Roos on the move to look for food: City becoming the new grazing ground

ROO-ED AWAKENING: South Orange residents woke to this sight in July. Photo: CONTRIBUTED
ROO-ED AWAKENING: South Orange residents woke to this sight in July. Photo: CONTRIBUTED

RESIDENTS are reporting kangaroos are migrating closer to town in search of sustenance made scarce by the big dry.

Late last week, the NSW Department of Primary Industries announced the entire state was now in the grips of a drought, and large areas of the region now have little or no grass for stock or wild animals.

Charles Sturt University’s (CSU) lush lawns in Orange, as well as its Bathurst and Dubbo campuses, have become a favourite grazing place for kangaroos as the drought has deepened.

While there have been increased numbers of kangaroos on campus due to drought conditions, there have been no safety incidents with kangaroos on campus reported.

Charles Sturt University spokeswoman

“This year, while there have been increased numbers of kangaroos on campus due to drought conditions, there have been no safety incidents with kangaroos on campus reported,” a CSU spokeswoman said.

She said there had been no on-campus vehicle collisions with kangaroos despite the number of marsupials increasing.

“The university advises students and staff regularly on the presence of fauna through our communication channels, including our SMS system, CSU Safe,” she said.

FURTHER AFIELD: A couple of kangaroos enjoying the winter chill at Borrodell vineyard in June. Photo: JOHN KICH

FURTHER AFIELD: A couple of kangaroos enjoying the winter chill at Borrodell vineyard in June. Photo: JOHN KICH

“CSU also provides 24-hour security to ensure the safety of our students, staff and visitors.”

Elsewhere in Orange, scores of kangaroos have been spotted at the Orange Ex-Services’ Country Club golf course, the TAFE campus, and the hospital – all to Orange’s south.

Last month a large male kangaroo was also spotted near the grounds of James Sheahan Catholic High School and the cemetery, as well as on several streets and front lawns in the city’s south.

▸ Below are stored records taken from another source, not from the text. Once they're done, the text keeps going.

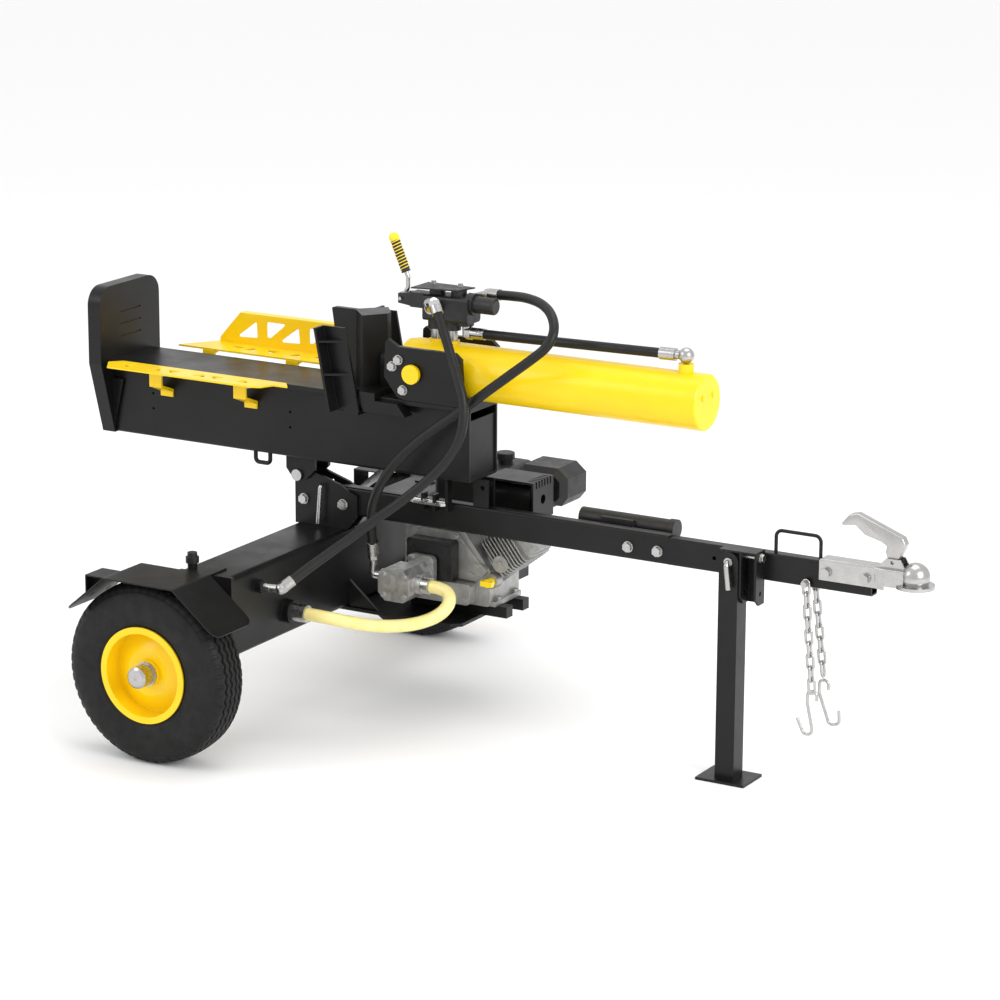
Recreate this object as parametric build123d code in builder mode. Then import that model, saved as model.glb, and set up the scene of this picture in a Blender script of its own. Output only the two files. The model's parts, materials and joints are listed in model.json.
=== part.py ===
from build123d import *
import os
from math import cos, pi, radians, sin, tan

# Towable log splitter. Millimetres, +X towards the hitch, +Z up, the ground at Z = 0.
# Distances along X are given ahead of the wheel axle, which stands at AXLE_X.

AXLE_X = -555.0

# Wheels
TYRE_RADIUS = 207.0
WHEEL_Y = 569.0
TYRE_HALF_WIDTH = 58.0
RIM_RADIUS = 110.0
RIM_SHEET = 4.0
SPINDLE_DIAMETER = 25.0
RUNNING_CLEARANCE = 0.06

# Reservoir, which is also the axle beam
TANK_REAR, TANK_FRONT = 14.0, 154.0
TANK_LOW, TANK_TOP = 236.0, 421.0
TANK_HALF_LENGTH = 486.0
TANK_WALL = 5.0
END_PLATE = 10.0
RETURN_BOSS = (-391.0, 378.0)
SUCTION_BOSS = (-271.0, 290.0)
FILLER_X, FILLER_Y = 36.0, -474.0

# Fenders
FENDER_INNER, FENDER_OUTER = 510.0, 655.0
FENDER_TOP = 427.0
FENDER_SHEET = 3.0

# Hinge tower and tongue
HINGE_X, HINGE_Z = 29.0, 539.0
HINGE_PIN = 20.0
TONGUE_HALF = 15.6
TONGUE_LOW, TONGUE_TOP = 455.0, 521.0
TONGUE_REAR, TONGUE_JOINT, TONGUE_FRONT = 24.0, 982.0, 1468.0
TONGUE_WALL = 4.0
TOWER_PLATE = 8.0
EAR_INNER, EAR_OUTER = 24.6, 34.6

# Beam
BEAM_REAR, BEAM_FRONT = -462.0, 504.0
BEAM_LOW, BEAM_TOP = 586.0, 752.0
BEAM_HALF = 62.4
BEAM_WALL = 6.0
FLANGE_HALF, FLANGE_TOP = 88.0, 764.0
FOOT_THICKNESS, FOOT_TOP, FOOT_HALF = 35.0, 938.0, 119.0
TRAY_TOP, TRAY_SHEET = 772.0, 4.0

# Ram
RAM_Z = 827.0
BARREL_DIAMETER, BARREL_BORE = 125.0, 110.0
BARREL_REAR, BARREL_FRONT = 330.0, 1063.5
ROD_DIAMETER = 50.0
POST_STATIONS = (380.0, 425.0)
POST_FOOT = 894.0

# Engine and pump
SHAFT_X, SHAFT_Z = 345.0, 330.0
PLATE_TOP, RAIL_TOP = 236.0, 262.0

# Coupler, jack and chains
BALL_X, BALL_Z = 1562.0, 509.0
SOCKET_RADIUS = 25.8
JACK_X, JACK_Y, JACK_HALF = 1151.8, -38.9, 22.85
JACK_PIVOT_Z = 497.5
CHAIN_WIRE, CHAIN_PITCH = 6.0, 27.4
CHAIN_BOLT_DIAMETER = 8.0

# Hoses
HOSE_DIAMETER, SUCTION_DIAMETER = 22.0, 30.0


def at(x, y, z):
    """Point given by its distance ahead of the axle."""
    return Vector(AXLE_X + x, y, z)


def side_plane(y):
    """Upright plane along the machine: local x ahead of the axle, local y is height."""
    return Plane(origin=(AXLE_X, y, 0), x_dir=(1, 0, 0), z_dir=(0, -1, 0))


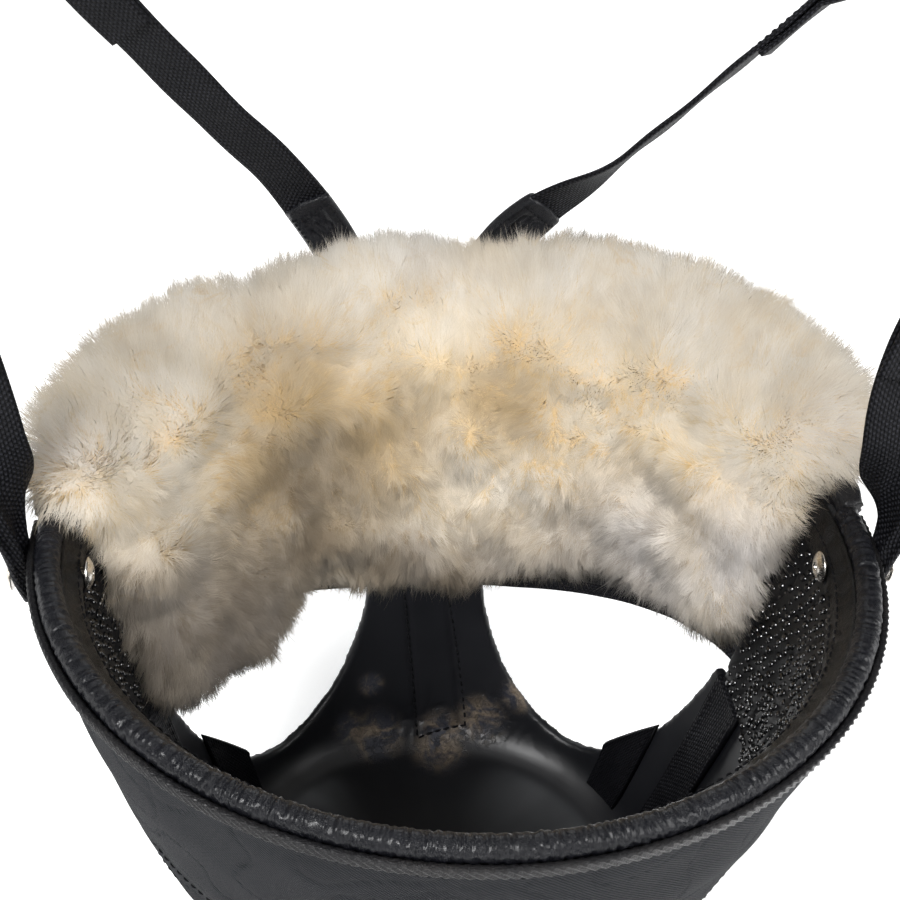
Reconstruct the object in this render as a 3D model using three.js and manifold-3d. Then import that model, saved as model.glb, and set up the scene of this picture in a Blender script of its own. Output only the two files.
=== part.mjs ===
// Grazing muzzle: a rubber bucket with two nostril openings, a fleece-lined noseband,
// a padded side and chin panel with a leather-piped rim, and four webbing straps.
// Millimetres, +Z up. The muzzle stands on its flat rubber base at Z = 0, with the middle of its
// box over the origin; +Y is the nose side, -Y the chin side, and it is built about the base's centre.
import * as THREE from "three";
import { mergeVertices } from "three/addons/utils/BufferGeometryUtils.js";
import Module from "manifold-3d";

const wasm = await Module();
wasm.setup();

// ---------------------------------------------------------------- driving dimensions
const RIM_HEIGHT = 155;          // height at which the wall reaches its full size
const BASE_HALF_WIDTH = 70;      // wall half width (X) at the base
const RIM_HALF_WIDTH = 114;      // wall half width (X) at the rim
const BASE_HALF_DEPTH = 62;      // wall half depth (Y) at the base
const RIM_HALF_DEPTH = 108;      // wall half depth (Y) at the rim
const NOSE_LEAN = 6;             // how far the rim's centre sits forward of the base's centre
const GAP = 0.3;                 // clearance between touching pieces

const RUBBER_WALL = 3.5;
const FLOOR_THICKNESS = 4;
const RUBBER_TOP = 80;           // top edge of the rubber bucket
const GRAZING_HOLE_RADIUS = 16;

const NOSEBAND_TOP = 164;
const NOSEBAND_DROP = 11;        // how far its top edge falls to meet the rim at the sides
const NOSEBAND_LOW_FRONT = 62;   // lower edge of the noseband over the bridge
const NOSEBAND_LOW_SIDE = 86;    // and where it meets the side panel
const NOSEBAND_ENDS = [4, 176];  // degrees round from +X towards +Y
const RIM_ENDS = [-183, 3];      // the piped rim, round the back from noseband to noseband

const PANEL_ENDS = [-188, 8];    // the side and chin panel goes round the back
const PANEL_LOW = 84;
const PANEL_TOP = 152;
const PIPING_RADIUS = 3.3;
const FACING_HEIGHT = 8;

const WEBBING_WIDTH = 20;
const WEBBING_THICKNESS = 1.8;
const TOP_STRAP_WIDTH = 16;

const RIVET_HEIGHT = 147.5;
const RIVET_CAP_RADIUS = 4.5;
const RIVET_POST_RADIUS = 1.6;
const RIVET_GRIP = [9.6, 9.6];   // from the wall to the inner cap, and to the outer one

const WIRE_RADIUS = 1.6;         // hook eyes
const TRIGGER_TRAVEL = 7;

// ---------------------------------------------------------------- materials
const finishes = {
  rubber: { color: 0x16171a, roughness: 0.45, metalness: 0 },
  leather: { color: 0x121214, roughness: 0.4, metalness: 0 },
  twill: { color: 0x17191d, roughness: 0.8, metalness: 0 },
  webbing: { color: 0x141517, roughness: 0.75, metalness: 0 },
  lining: { color: 0x0e0f11, roughness: 0.35, metalness: 0 },
  foam: { color: 0x2a2a2c, roughness: 0.9, metalness: 0 },
  hide: { color: 0xd8cdb8, roughness: 0.9, metalness: 0 },
  fleece: { color: 0xe9dfc6, roughness: 1, metalness: 0 },
  steel: { color: 0xc9c2b6, roughness: 0.25, metalness: 1 },
};

const muzzle = new THREE.Group();

function add(name, geometry, finish, parent = muzzle) {
  const mesh = new THREE.Mesh(geometry, new THREE.MeshStandardMaterial(finishes[finish]));
  mesh.name = name;
  parent.add(mesh);
  return mesh;
}

// ---------------------------------------------------------------- solids
function signedVolume(points, triangles) {
  let volume = 0;
  const cross = new THREE.Vector3();
  for (let i = 0; i < triangles.length; i += 3) {
    const [a, b, c] = [points[triangles[i]], points[triangles[i + 1]], points[triangles[i + 2]]];
    volume += a.dot(cross.crossVectors(b, c)) / 6;
  }
  return volume;
}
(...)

WIRES Central West vice chair Christie Jarrett said volunteers across the region have received many recent call outs to incidents where kangaroos have been hit by vehicles, while others are in malnourished condition due to the lack of feed.

She said Orange, Bathurst, Lithgow and Mudgee are areas of particular concern.

“Don’t swerve, slow down when you’re driving at dusk and around dawn,” she said.

ON THE MOVE: A massive kangaroo and his friend at Orange cemetery last month. Photo: NICK WILLOX

ON THE MOVE: A massive kangaroo and his friend at Orange cemetery last month. Photo: NICK WILLOX

Ms Jarrett said motorists who do collide with a kangaroo should stop if safe to do so and check if the animal is still alive.

If so, do not go near the kangaroo as it as “they can still hop with a broken leg” and contact WIRES to report the injured animal.

Ms Jarrett said joeys often survive a collision but can die in the cold so she encouraged people to check the pouch and report any young to WIRES on 1300 094 737.